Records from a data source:
— start —
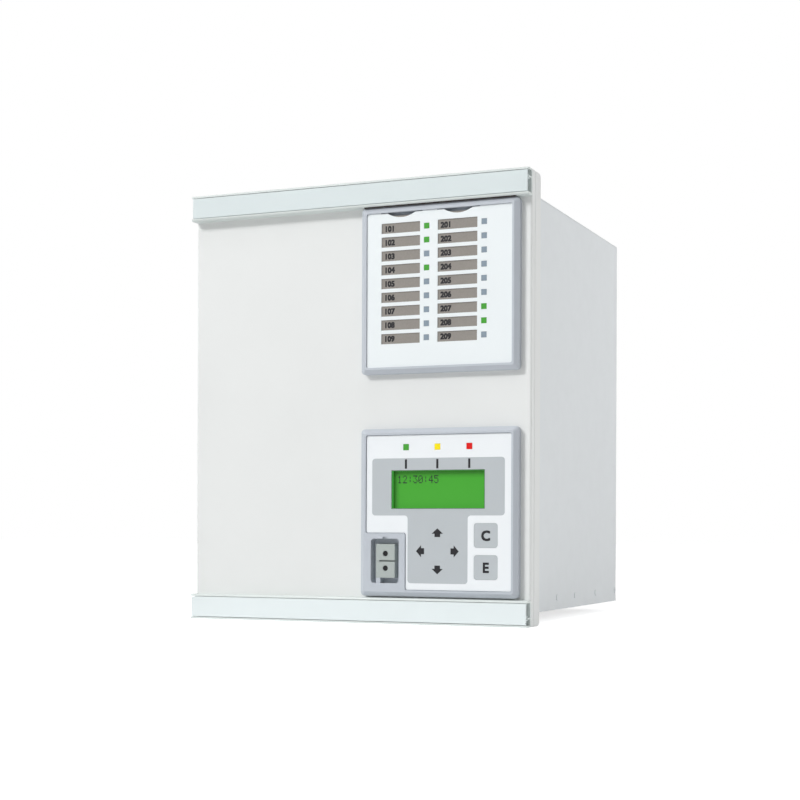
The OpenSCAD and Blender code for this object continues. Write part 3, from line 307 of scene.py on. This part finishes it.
def moulded(name, base, roughness=0.5, cell=0.35, height=0.012, ior=1.53):
    """Injection moulded plastic: a fine spark-eroded grain that scatters the light softly."""
    material, tree, place = new_material(name)
    close(tree, add(tree, "ShaderNodeBsdfPrincipled", {
        "Base Color": mottle(tree, place, base, 30, 0.015), "IOR": ior,
        "Roughness": rough(tree, place, roughness - 0.05, roughness + 0.05, 2),
        "Normal": grain(tree, place, cell, height)}))
    return material


def polyester_foil(name, base, roughness=0.38):
    """Polyester film printed on its back: a velvet surface that is very slightly uneven over its glue."""
    material, tree, place = new_material(name)
    close(tree, add(tree, "ShaderNodeBsdfPrincipled", {
        "Base Color": mottle(tree, place, base, 25, 0.006), "IOR": 1.6,
        "Roughness": rough(tree, place, roughness - 0.04, roughness + 0.04, 1.5),
        "Normal": grain(tree, place, 14, 0.04, 0.35)}))
    return material


def card_stock():
    """Uncoated card: matt, with paper fibres about 0.5 mm long."""
    material, tree, place = new_material("grey_card")
    close(tree, add(tree, "ShaderNodeBsdfPrincipled", {
        "Base Color": mottle(tree, place, colours().card, 1.2, 0.04), "IOR": 1.5,
        "Roughness": 0.75, "Normal": grain(tree, place, 0.5, 0.02, 0.6, (0.4, 1, 1))}))
    return material


def ink(name, base=None):
    """Screen-printed ink: a thin matt film with pinholes a tenth of a millimetre across."""
    material, tree, place = new_material(name)
    close(tree, add(tree, "ShaderNodeBsdfPrincipled", {
        "Base Color": mottle(tree, place, base or colours().ink, 0.4, 0.15), "IOR": 1.5,
        "Roughness": 0.5, "Normal": grain(tree, place, 0.1, 0.004)}))
    return material


def light_guide(name, base, glow):
    """Moulded acrylic rod with a matt end: its colour wavers slightly over cells of about 1.5 mm and glows at
    the given strength.
    """
    material, tree, place = new_material(name)
    tone = mottle(tree, place, base, 1.5, 0.05)
    close(tree, add(tree, "ShaderNodeBsdfPrincipled", {
        "Base Color": tone, "IOR": 1.49, "Roughness": 0.32, "Emission Color": tone,
        "Emission Strength": glow, "Normal": grain(tree, place, 0.5, 0.01)}))
    return material


def liquid_crystal():
    """Backlit display glass: green, with painted shade that darkens it towards the window's left and upper
    edge, and a polished face.
    """
    material, tree, place = new_material("display_glass_green_painted_edge_shade")
    lo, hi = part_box("display_glass")
    parts = add(tree, "ShaderNodeSeparateXYZ", {"Vector": place})
    left, top, band = lo.x + prints().glass_over, hi.z - prints().glass_over, 4.5 * MM
    # Painted shade: the green darkens to 0.45 at the window's left edge and to 0.5 at its upper edge, over a
    # band of 4.5 mm.
    across = add(tree, "ShaderNodeMapRange", {
        "Value": parts.outputs["X"], "From Min": left, "From Max": left + band,
        "To Min": 0.45, "To Max": 1.0})
    up = add(tree, "ShaderNodeMapRange", {
        "Value": parts.outputs["Z"], "From Min": top - band, "From Max": top,
        "To Min": 1.0, "To Max": 0.5})
    level = add(tree, "ShaderNodeMath", {0: across.outputs["Result"], 1: up.outputs["Result"]},
                operation="MULTIPLY")
    dots = add(tree, "ShaderNodeTexChecker", {
        "Vector": place, "Scale": per_metre(0.31), "Color1": tint(colours().display, 1.02),
        "Color2": tint(colours().display, 0.98)})
    tone = add(tree, "ShaderNodeMix", {
        "Factor": level.outputs[0], "A": (0, 0, 0, 1), "B": dots.outputs["Color"]}, data_type="RGBA")
    return material, tree, tone


def zinc_plate(name="zinc_plated_steel", tone="C9CDD0", roughness=0.3):
    """Bright zinc plating over turned steel: a cool metal with fine turning marks 0.15 mm apart."""
    material, tree, place = new_material(name)
    close(tree, add(tree, "ShaderNodeBsdfPrincipled", {
        "Base Color": mottle(tree, place, linear(tone), 2, 0.04), "Metallic": 1.0,
        "Roughness": rough(tree, place, roughness - 0.06, roughness + 0.08, 1),
        "Normal": grain(tree, place, 0.15, 0.006, 0.6)}))
    return material


def laminate():
    """Glass-epoxy circuit board: green solder mask over a glass weave 0.5 mm apart."""
    material, tree, place = new_material("glass_epoxy_laminate")
    base = linear("2F6F4A")
    weave = add(tree, "ShaderNodeTexWave", {"Vector": place, "Scale": per_metre(0.5) / (2 * math.pi)},
                bands_direction="DIAGONAL")
    bump = add(tree, "ShaderNodeBump", {
        "Height": weave.outputs["Fac"], "Distance": 0.01 * MM, "Strength": 0.5})
    close(tree, add(tree, "ShaderNodeBsdfPrincipled", {
        "Base Color": mottle(tree, place, base, 6, 0.1), "IOR": 1.55, "Roughness": 0.3,
        "Normal": bump.outputs["Normal"]}))
    return material


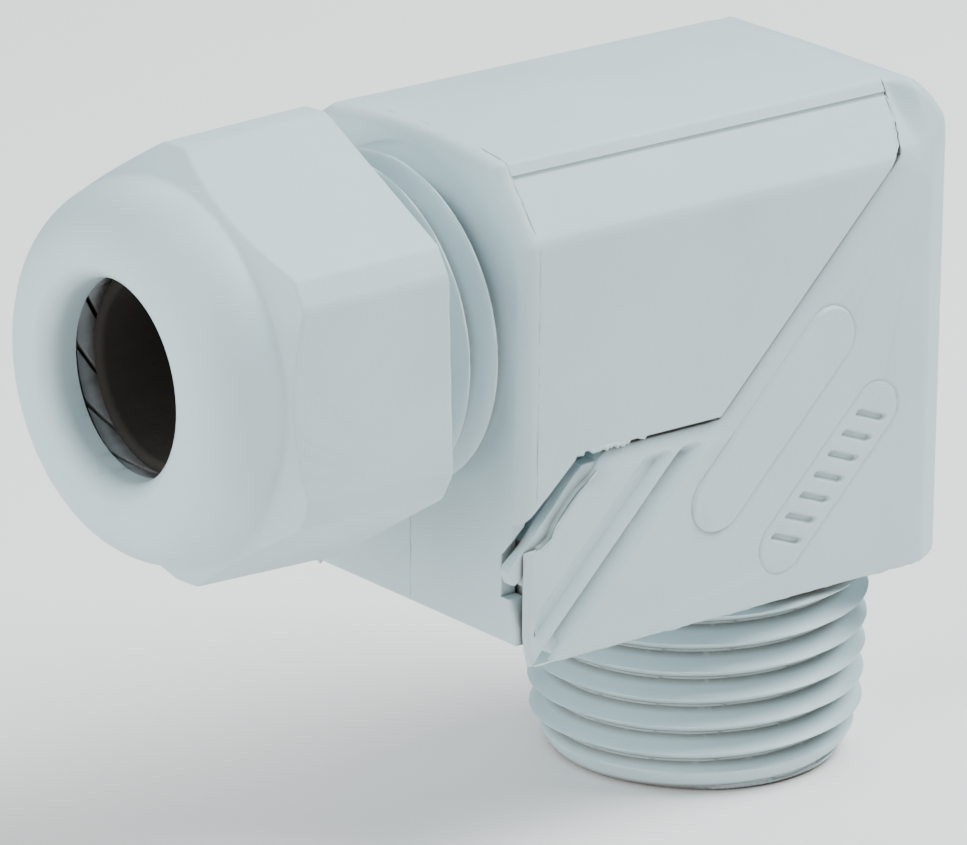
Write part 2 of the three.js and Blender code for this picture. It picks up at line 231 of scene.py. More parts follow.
— end —
*Goal*.
Report only the number of lines in the listing that contain the word "Blender".

*Solution*.
2